An effective extension of anti-collision protocol for RFID in the industrial internet of things (IIoT)

Abstract

The Industrial Internet of Things (IIoT) is often presented as a concept that is significantly changing industry, yet continuous improvements in the identification and automation of objects are still required. Such improvements are related to communication speed, security, and reliability, critical attributes for industrial environments. In this context, the radio-frequency identification (RFID) systems present some issues related to frame collision when there are several tags transmitting data. The dynamic framed-slotted ALOHA (DFSA) is a widely used algorithm to solve collision problems in RFID systems.
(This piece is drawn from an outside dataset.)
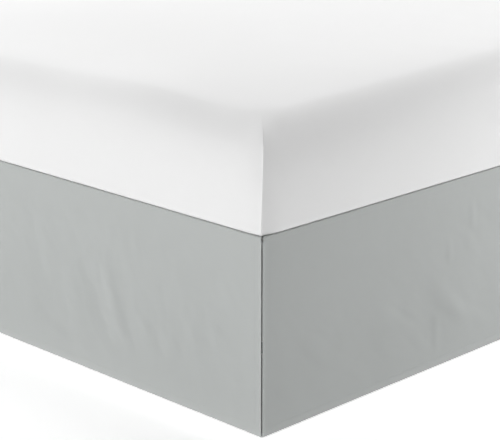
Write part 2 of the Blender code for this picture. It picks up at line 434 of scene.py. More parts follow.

DFSA dynamically adjusts the frame length based on estimations of the number of labels that have competed for slots in the previous frame. Thus, the accuracy of the estimator is directly related to the label identification performance. In the literature, there are several estimators proposed to improve labels identification accuracy. However, they are not efficient when considering a large tag population, requiring a considerable amount of computational resources to perform the identification. In this context, this work proposes an estimator, which can efficiently identify a large number of labels without requiring additional computational resources. Through a set of simulations, the results demonstrate that the proposed estimator has a nearly ideal channel usage efficiency of 36.1%, which is the maximum efficiency of the DFSA protocol.